Article by Edward Guthmann on Ma Prem Savita and her work with and knowledge of medicinal plants. Published in SF Chronicle on May 14, 2012

Before she became an herbalist, Catherine Abby Rich worked as a New York City schoolteacher and a birth-control counselor. She grew up in Queens, N.Y., and spent five years in Germany and 4 1/2 years in India studying herbal medicine and meditation. Rich, 67, lives in an 1873 Victorian in Larkspur. Her website is catherineabbyrich.com

Prem Savita (aka Catherine Abby Rich)
Catherine Abby Rich, a professional herbalist in Larkspur, has been mastering her craft for 40 years, and now sells potions out of her home. Catherine Abby Rich is an herbalist who has been fine-tuning her craft for 40 years. She collects and grows her own samples and teachers children and adults as part of the Global Healing Forum Training Program. Photo: Kevin Johnson, The Chronicle / SF


When I was 12 or 13, I went to summer camp. The first time that I slept on the earth, I had my first spiritual experience. Profound. I remember gathering the pine needles and making a pillow that I slept on for years.

When I was 28, I went to visit a best friend who had moved to Germany and settled on a farm. She was pregnant, and the midwife was also an herbalist.

The midwife showed us the plants that would make the delivery easier. The milkman’s wife showed us how to make Fruhlings Suppe, springtime soup with stinging nettles and fresh herbs. We were just delirious: two Jewish New Yorkers in Bavaria, learning what was all around us.

Never in my wildest dreams did I think it would be a career of more than 40 years.

I was just passing through Marin in 1985, when someone took me to this place called Tennessee Valley. I walked through it and saw so many medicinal plants I had known from Europe. I thought, “My friends are here.” My herb friends.

My house sits on a third of an acre, and I’ve planted most of it with medicinal herbs. Aloe, mugwort, valerian. Comfrey, which is famous for mending broken bones and a superior skin healer. Calendula is an antifungal, antibacterial. Lemon verbena seems to be a mood elevator. Just smell it – absolutely uplifting!

I use a basic folk-medicine extraction technique. I grow or wild-gather or buy the best, most alive specimens. Dried plants are easier to work with, but fresh can be used.
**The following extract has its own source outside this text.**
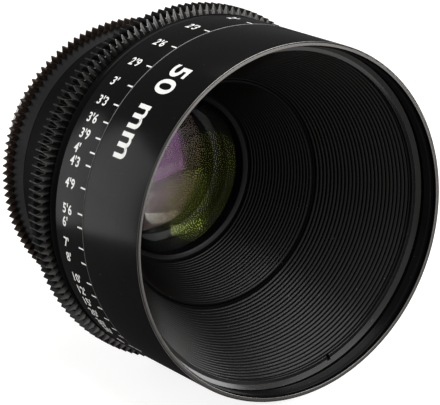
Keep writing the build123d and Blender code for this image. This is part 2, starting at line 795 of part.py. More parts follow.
cell_screw_circle = (iris_bay_inner + iris_unit_radius) / 2

with BuildPart() as carriage_barrel:
    turn((front_glass_radius + seat_gap, cell_front), (front_cell_radius, cell_front),
         (front_cell_radius, web_start), (sleeve_inner, web_start), (sleeve_inner, sleeve_start),
         (sleeve_radius, sleeve_start), (sleeve_radius, sleeve_end), (sleeve_inner, sleeve_end),
         (sleeve_inner, web_end), (front_cell_radius, web_end), (front_cell_radius, flange_front),
         (iris_unit_radius, flange_front), (iris_unit_radius, stack_start),
         (stop_glass_radius + seat_gap, stack_start), (stop_glass_radius + seat_gap, third_seat),
         (lip_radius, third_seat), (lip_radius, second_seat), (second_glass_radius + seat_gap, second_seat),
         (second_glass_radius + seat_gap, spacer_end), (front_glass_radius + seat_gap, spacer_end))
    for phi in key_angles:
        for depth in key_screw_depths:
            radial_rod(phi, depth, key_screw_radius + seat_gap, sleeve_inner - overrun,
                       sleeve_radius + overrun,
                       mode=Mode.SUBTRACT)
    axial_rods(cell_screw_count, cell_screw_circle, 0, cell_screw_radius + seat_gap,
               stack_start - cell_screw_bite - seat_gap, stack_start + overrun, mode=Mode.SUBTRACT)
carriage_barrel.part.label = "carriage_barrel"

mouth_outer = outer_baffle_end_radius - 3 * slip_gap
collar_outer = front_cell_radius + seat_gap + baffle_wall + slip_gap * 3
ring_front = first_edge - front_seat
with BuildPart() as inner_baffle:
    turn(*ribbed_line(inner_baffle_mouth, outer_baffle_end, inner_baffle_end_radius + slip_gap, ring_front,
                      inner_rib_count, rib_height - slip_gap),
         (inner_baffle_end_radius + slip_gap, cell_front - seat_gap),
         (front_cell_radius + seat_gap, cell_front - seat_gap),
         (front_cell_radius + seat_gap, ring_front + baffle_collar),
         (collar_outer, ring_front + baffle_collar),
         (collar_outer, ring_front), (mouth_outer, outer_baffle_end))
inner_baffle.part.label = "inner_ribbed_baffle"

with BuildPart() as front_retainer:
    turn((glass_ring_inner, (ring_front + cell_front) / 2), (inner_baffle_end_radius, ring_front),
         (inner_baffle_end_radius, cell_front - seat_gap), (front_glass_radius, cell_front - seat_gap),
         (front_glass_radius, first_front + sag(front_glass[0], glass_ring_inner) - seat_gap),
         (glass_ring_inner, first_front + sag(front_glass[0], glass_ring_inner) - seat_gap))
front_retainer.part.label = "front_retaining_ring"

with BuildPart() as front_spacer:
    tube(front_spacer_inner, front_glass_radius, first_back + seat_gap, spacer_end - seat_gap)
front_spacer.part.label = "front_spacer"

second_ring_inner = second_glass_radius - spacer_face
second_ring_end = second_front + sag(second_glass[0], second_ring_inner) - seat_gap
with BuildPart() as second_retainer:
    tube(second_ring_inner, second_glass_radius, second_ring_end - glass_ring_wall, second_ring_end)
second_retainer.part.label = "second_retaining_ring"

with BuildPart() as stop_retainer:
    tube(stop_edge, stop_glass_radius, stop_face + seat_gap, stack_start)
stop_retainer.part.label = "stop_retaining_ring"

sixth_spacer_radius = rear_glass_radius - spacer_width
cell_step = sixth_rear + sag(rear_doublet_b[1], sixth_spacer_radius) + seat_gap
seventh_face = seventh_front + sag(relay_glass[0], sixth_spacer_radius) - seat_gap
last_spacer_radius = rear_glass_radius - last_spacer_width
last_spacer_start = seventh_rear + sag(relay_glass[1], last_spacer_radius) + seat_gap
last_spacer_end = eighth_front + sag(last_glass_a[0], last_spacer_radius) - seat_gap
last_ring_start = ninth_rear + sag(last_glass_b[1], rear_glass_radius) + seat_gap
rear_cell_end = last_ring_start + rear_ring_thickness

with BuildPart() as rear_cell:
    turn((rear_stop_edge, bay_end), (iris_unit_radius, bay_end), (iris_unit_radius, lip_end),
         (rear_cell_radius, lip_end), (rear_cell_radius, rear_cell_end),
         (rear_glass_radius + seat_gap, rear_cell_end),
         (rear_glass_radius + seat_gap, cell_step), (rear_doublet_radius + seat_gap, cell_step),
         (rear_doublet_radius + seat_gap, lip_end), (rear_stop_edge, lip_end))
    axial_rods(cell_screw_count, cell_screw_circle, 0, cell_screw_radius + screw_clearance,
               bay_end - overrun,
               lip_end + overrun, mode=Mode.SUBTRACT)
rear_cell.part.label = "rear_cell"

with BuildPart() as relay_spacer:
    tube(sixth_spacer_radius, rear_glass_radius, cell_step + seat_gap, seventh_face)
relay_spacer.part.label = "relay_spacer"

with BuildPart() as last_spacer:
    tube(last_spacer_radius, rear_glass_radius, last_spacer_start, last_spacer_end)
last_spacer.part.label = "last_spacer"

with BuildPart() as rear_retainer:
    tube(rear_glass_radius - glass_ring_wall, rear_glass_radius, last_ring_start, rear_cell_end)
rear_retainer.part.label = "rear_retaining_ring"

with BuildPart() as guide_keys:
    tube(key_foot, key_top, key_start, key_end)
    add(key_lanes(key_width, key_foot - overrun, key_top + overrun, key_start, key_end),
        mode=Mode.INTERSECT)
    for phi in key_angles:
        for depth in key_screw_depths:
            radial_rod(phi, depth, key_screw_radius + seat_gap, key_foot - overrun, key_top + overrun,
                       mode=Mode.SUBTRACT)
            radial_rod(phi, depth, key_screw_head + seat_gap, key_top - key_screw_deep - 3 * slip_gap,
                       key_top + overrun, mode=Mode.SUBTRACT)
guide_keys.part.label = "guide_keys"

with BuildPart() as key_screws:
    for phi in key_angles:
        for depth in key_screw_depths:
            radial_rod(phi, depth, key_screw_radius, sleeve_inner + slip_gap,
                       key_top - 2 * slip_gap - key_screw_deep)
            radial_rod(phi, depth, key_screw_head, key_top - 2 * slip_gap - key_screw_deep,
                       key_top - 2 * slip_gap)
key_screws.part.label = "key_screws"

with BuildPart() as cell_screws:
    axial_rods(cell_screw_count, cell_screw_circle, 0, cell_screw_radius, stack_start - cell_screw_bite,
               lip_end + cell_screw_deep)
    axial_rods(cell_screw_count, cell_screw_circle, 0, cell_screw_head, lip_end, lip_end + cell_screw_deep)
cell_screws.part.label = "cell_screws"

# The iris: each blade turns on a pin in the base plate and is led by a slot in the actuator ring

fork_width = drive_bar_width + 2 * slip_gap
fork_reach = rail_outer - 4 * slip_gap
arm_width = fork_width + 2 * fork_prong
arm_angle = across(arm_width / 2 + slip_gap, iris_bay_inner)
pin_hole = blade_pin_radius + running_gap
blade_ratio = blade_turn / iris_throw
blade_step = 360 / blade_count

with BuildPart() as base_plate:
    tube(aperture_radius + 2 * slip_gap, iris_unit_radius, stack_start, stack_start + base_thickness)
    axial_rods(blade_count, pivot_circle, 0, pin_hole, stack_start - overrun,
               stack_start + base_thickness + overrun, mode=Mode.SUBTRACT)
    axial_rods(cell_screw_count, cell_screw_circle, 0, cell_screw_radius + screw_clearance,
               stack_start - overrun,
               stack_start + base_thickness + overrun, mode=Mode.SUBTRACT)
base_plate.part.label = "iris_base_plate"

with BuildPart() as iris_housing:
    tube(iris_bay_inner, iris_unit_radius, stack_start + base_thickness, bay_end)
    sector(iris_bay_inner - overrun, iris_unit_radius + overrun, actuator_start - 2 * slip_gap,
           bay_end + overrun,
           drive_phi - arm_angle, iris_throw + 2 * arm_angle, mode=Mode.SUBTRACT)
    axial_rods(cell_screw_count, cell_screw_circle, 0, cell_screw_radius + screw_clearance,
               stack_start + base_thickness - overrun, bay_end + overrun, mode=Mode.SUBTRACT)
iris_housing.part.label = "iris_housing"


def slot_point(turned):
    """Where a blade's drive pin stands in the actuator ring when the blade has turned so far."""
    pivot = Vector(pivot_circle, 0)
    pin = pivot + Vector(0, -drive_pin_offset).rotate(Axis.Z, turned)
    return pin.rotate(Axis.Z, -turned / blade_ratio)


slot_line = ThreePointArc(slot_point(0), slot_point(blade_turn / 2), slot_point(blade_turn))
with BuildPart() as actuator_ring:
    tube(actuator_inner, actuator_outer, actuator_start, actuator_end)
    with BuildSketch(facing_front(actuator_end)) as slots:
        with PolarLocations(0, blade_count):
            SlotArc(slot_line, 2 * (blade_pin_radius + slip_gap))
    extrude(slots.sketch, amount=actuator_thickness, mode=Mode.SUBTRACT)
    radial_block(drive_phi, (actuator_start + actuator_end) / 2, actuator_thickness, arm_width,
                 actuator_outer - slip_gap * 5, fork_reach)
    radial_block(drive_phi, (actuator_start + actuator_end) / 2, actuator_thickness + overrun, fork_width,
                 rail_inner - 5 * slip_gap, fork_reach + overrun, mode=Mode.SUBTRACT)
actuator_ring.part.label = "iris_actuator_ring"

blades = []
for index in range(blade_count):
    blade_front = blades_start + index * blade_pitch
    blade_back = blade_front + blade_thickness
    outer_end = (blade_outer * cos(radians(blade_span)), blade_outer * sin(radians(blade_span)))
    inner_end = (aperture_radius * cos(radians(blade_span)), aperture_radius * sin(radians(blade_span)))
    with BuildPart() as iris_blade:
        with BuildSketch(facing_front(blade_back, index * blade_step)) as outline:
            with BuildLine():
                CenterArc((0, 0), blade_outer, 0, blade_span)
                Line(outer_end, inner_end)
                CenterArc((0, 0), aperture_radius, 0, blade_span)
                Line((aperture_radius, 0), (blade_outer, 0))
            make_face()
            with BuildSketch(mode=Mode.PRIVATE) as tab:
                with Locations((pivot_circle, 0), (pivot_circle, -drive_pin_offset),
                               (blade_outer - tab_radius, tab_radius),
                               (aperture_radius + tab_radius, tab_radius)):
                    Circle(tab_radius)
                make_hull()
            add(tab.sketch)
        extrude(amount=blade_thickness)
        with BuildSketch(facing_front(blade_front, index * blade_step)) as pivot_pin:
            with Locations((pivot_circle, 0)):
                Circle(blade_pin_radius)
        extrude(amount=blade_front - stack_start - slip_gap)
        with BuildSketch(facing_front(actuator_end - slip_gap, index * blade_step)) as drive_pin:
            with Locations((pivot_circle, -drive_pin_offset)):
                Circle(blade_pin_radius)
        extrude(amount=actuator_end - slip_gap - blade_back)
    iris_blade.part.label = f"iris_blade_{index + 1}"
    blades.append(iris_blade)

pieces = [front_barrel, baffle_ring, outer_baffle, main_barrel, barrel_screws, focus_retainer, rear_housing,
          housing_screws, rear_cover, mount_shim, mount_flange, mount_screws, tail_baffle, helicoid_ring,
          scale_ring, focus_gear, stop_pin, ring_screws, iris_ring, iris_gear, drive_bar, front_element,
          second_element, third_element, fourth_element, fifth_element, sixth_element, seventh_element,
          eighth_element, ninth_element, carriage_barrel, inner_baffle, front_retainer, front_spacer,
          second_retainer, stop_retainer, rear_cell, relay_spacer, last_spacer, rear_retainer, guide_keys,
          key_screws, cell_screws, base_plate, iris_housing, actuator_ring, *blades]
os.makedirs("parts", exist_ok=True)
for piece in pieces:
    export_step(piece.part, f"parts/{piece.part.label}.step")
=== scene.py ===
import json
from math import cos, degrees, hypot, log, pi, radians, sin, sqrt

import bpy
from mathutils import Matrix, Quaternion, Vector


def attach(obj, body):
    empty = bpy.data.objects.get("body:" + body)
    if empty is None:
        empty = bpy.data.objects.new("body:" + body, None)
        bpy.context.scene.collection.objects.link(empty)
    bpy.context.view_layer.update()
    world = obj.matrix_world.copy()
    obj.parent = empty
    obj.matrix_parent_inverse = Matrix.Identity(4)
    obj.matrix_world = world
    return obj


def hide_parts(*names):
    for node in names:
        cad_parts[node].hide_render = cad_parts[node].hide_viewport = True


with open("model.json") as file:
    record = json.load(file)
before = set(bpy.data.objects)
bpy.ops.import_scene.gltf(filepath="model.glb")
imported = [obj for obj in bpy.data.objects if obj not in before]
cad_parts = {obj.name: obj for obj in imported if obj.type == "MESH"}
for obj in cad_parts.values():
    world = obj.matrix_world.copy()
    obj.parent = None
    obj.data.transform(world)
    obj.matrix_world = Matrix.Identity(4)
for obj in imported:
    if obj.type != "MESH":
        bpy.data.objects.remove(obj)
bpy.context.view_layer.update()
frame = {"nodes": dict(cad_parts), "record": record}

# Depths are in millimetres behind the front rim, and phi goes round the optical axis from the
# top towards the left of someone who looks into the lens.
MM = 0.001
FLANGE = 118.0
ROUND = 240  # corners of a turned circle
BARREL_RADIUS = 57.0
IRIS_RADIUS = 46.3
FAR_PHI = 136.98  # where the distance scale reaches infinity, and the mark that it is read against
IRIS_INDEX_PHI = 190
IRIS_TRAVEL = 40


def y_of(depth):
    return (depth - FLANGE) * MM


def on_ring(radius, depth, phi):
    turned = radians(phi)
    return Vector((-radius * MM * sin(turned), y_of(depth), radius * MM * cos(turned)))


# ---------------------------------------------------------------- finishes

def group(name, inputs, outputs):
    tree = bpy.data.node_groups.new(name, "ShaderNodeTree")
    for label, kind, value in inputs:
        socket = tree.interface.new_socket(label, in_out="INPUT", socket_type=kind)
        socket.default_value = value
    for label, kind in outputs:
        tree.interface.new_socket(label, in_out="OUTPUT", socket_type=kind)
    return tree, tree.nodes.new("NodeGroupInput"), tree.nodes.new("NodeGroupOutput")


def math(tree, operation, a, b=None, c=None, clamp=False):
    node = tree.nodes.new("ShaderNodeMath")
    node.operation = operation
    node.use_clamp = clamp
    for socket, value in zip(node.inputs, (a, b, c)):
        if value is None:
            continue
        if isinstance(value, (int, float)):
            socket.default_value = value
        else:
            tree.links.new(value, socket)
    return node.outputs[0]


def noise(tree, vector, scale, detail=3.0, roughness=0.5):
    node = tree.nodes.new("ShaderNodeTexNoise")
    node.inputs["Detail"].default_value = detail
    node.inputs["Roughness"].default_value = roughness
    tree.links.new(vector, node.inputs["Vector"])
    if isinstance(scale, (int, float)):
        node.inputs["Scale"].default_value = scale
    else:
        tree.links.new(scale, node.inputs["Scale"])
    return node.outputs["Fac"]


def polar(tree):
    """Radius, depth along the axis and angle of the shaded point, from its Object coordinates."""
    place = tree.nodes.new("ShaderNodeTexCoord").outputs["Object"]
    split = tree.nodes.new("ShaderNodeSeparateXYZ")
    tree.links.new(place, split.inputs[0])
    x, y, z = split.outputs
    square = math(tree, "ADD", math(tree, "MULTIPLY", x, x), math(tree, "MULTIPLY", z, z))
    return place, math(tree, "SQRT", square), y, math(tree, "ARCTAN2", x, z)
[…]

I put water in a simple fry pan. A soup pot sits in the water and holds the organic oil of choice with the herbs. The herbs give up their power slowly over three to five hours at the lowest temperature. Strain through clean cotton cloth. Store in a dark glass.

I used this method for my Pain Release Oil, Wild Beauty Deep Moisture Cream, No Scar Cream. I make a cough syrup, female hormone balance cream, sleep tincture in brandy. I sell my products by mail and also at the Gathering Thyme herb shop in San Anselmo and Scarlet Sage in San Francisco.
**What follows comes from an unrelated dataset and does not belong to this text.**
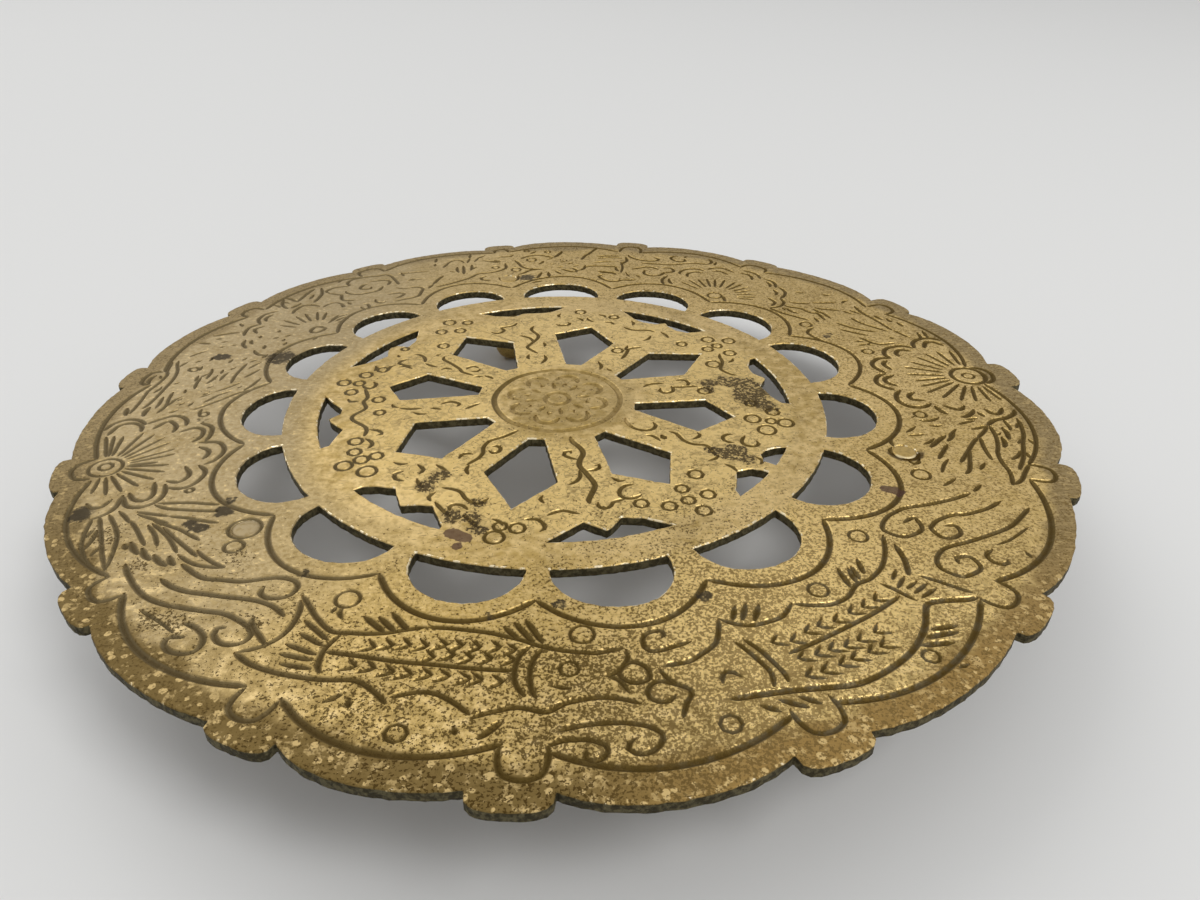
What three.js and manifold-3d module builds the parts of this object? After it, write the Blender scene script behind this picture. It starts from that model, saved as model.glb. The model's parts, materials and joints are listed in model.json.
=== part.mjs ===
// Round pierced brass trivet on three riveted ball feet.
//
// Millimetres, +Z up. The origin is on the table, under the middle of the plate's outline.
// +X is to the right and +Y is away from someone looking at the trivet from its front edge.
// The openings were cut by hand, so each one has its own angles. Angles are in degrees about
// the centre of the piercing, counter-clockwise from +X seen from above.
import * as THREE from 'three';
import * as BufferGeometryUtils from 'three/addons/utils/BufferGeometryUtils.js';
import Module from 'manifold-3d';

const wasm = await Module();
wasm.setup();

// Plate
const plateRadius = 89;
const plateThickness = 1.8;
const standHeight = 21.4;

// Circles that the piercing is set out on
const ringOuterRadius = 50.4;
const ringInnerRadius = 44.2;
const tipRadius = 34.3;
const shoulderRadius = 27.8;
const hubRadius = 15;

// Feet
const ballRadius = 4.1;
const padRadius = 1.6;
const neckRadius = 2.2;
const waistRadius = 1.8;
const collarRadius = 3.1;
const collarThickness = 1;
const tenonRadius = 1.5;
const headRadius = 2.1;
const headDepth = 0.6;
const rivetClearance = 0.15;

// Steps in each curve
const knobSteps = 10;
const lobeSteps = 10;
const moonSteps = 16;
const chordSteps = 6;
const segmentArcSteps = 12;
const ballSteps = 12;
const neckSteps = 6;
const turnedSteps = 32;

// Rim, counter-clockwise. Each row is one knob and the lobe that follows it: the notch before
// the knob, the notch after it as [angle, reach], the knob's reach and the lobe's reach.
// A reach is in mm past plateRadius.
const rim = [
  { before: [265.9, -1.3], after: [272.5, -1.3], knob: 1.3, lobe: 1.3 },
  { before: [290.3, -1.0], after: [296.9, -0.5], knob: 1.8, lobe: 1.3 },
  { before: [315.6, 0.0], after: [322.0, -0.2], knob: 2.2, lobe: 1.8 },
  { before: [339.6, 0.8], after: [346.2, 0.0], knob: 2.9, lobe: 2.7 },
  { before: [4.4, 0.5], after: [10.6, 0.7], knob: 3.6, lobe: 2.8 },
  { before: [28.2, 0.4], after: [34.4, -1.1], knob: 2.5, lobe: 1.2 },
  { before: [53.1, 0.0], after: [59.0, -0.9], knob: 1.3, lobe: 0.9 },
  { before: [76.4, -1.3], after: [82.0, -1.5], knob: 1.3, lobe: 0.0 },
  { before: [100.4, -3.1], after: [105.8, -4.0], knob: -1.3, lobe: -2.7 },
  { before: [124.1, -4.2], after: [130.0, -4.2], knob: -2.4, lobe: -2.7 },
  { before: [147.5, -4.3], after: [153.6, -4.4], knob: -2.2, lobe: -2.9 },
  { before: [172.2, -4.9], after: [178.0, -4.9], knob: -2.7, lobe: -3.6 },
  { before: [195.5, -4.4], after: [202.2, -4.0], knob: -2.2, lobe: -2.2 },
  { before: [220.3, -3.8], after: [226.7, -3.1], knob: -1.3, lobe: -1.3 },
  { before: [244.5, -2.2], after: [250.7, -2.7], knob: -0.4, lobe: 0.0 },
];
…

You have to be creative with your skills. I teach herbal studies to all ages. I do herb walks: take people out to meet the medicinal herbs of their area. Medicine-making classes. I made a plan with an 11-year-old girl for an herbal birthday party.
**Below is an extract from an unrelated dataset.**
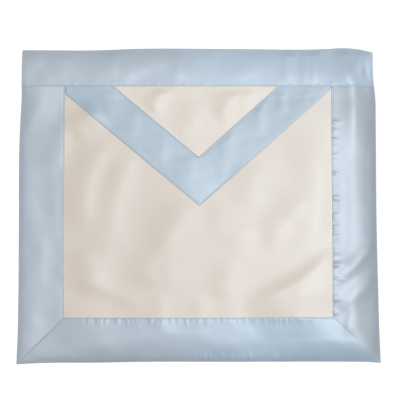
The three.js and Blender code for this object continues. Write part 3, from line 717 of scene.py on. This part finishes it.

About 10 years ago, I became interested in seaweeds, and almost every year I take people camping to the north Sonoma coast to gather them. Seaweed Safari. I teach them how to use seaweed medicinally and in their diet. Seaweed pulls out toxins of every kind from our bodies.

I always find that I’m simpatico with the people who come for herb studies. But with children, it’s delightful! When you’re out with kids, they’re not only noticing the botanical world but every ant, bug and little snake that I don’t have my eye on.

I always have everyone name their medicines when they’re done. One kid called his Phoenix Tears. He said in “Harry Potter” there’s a phoenix and when it cries, its tears flow onto the wound and heal it. I love that.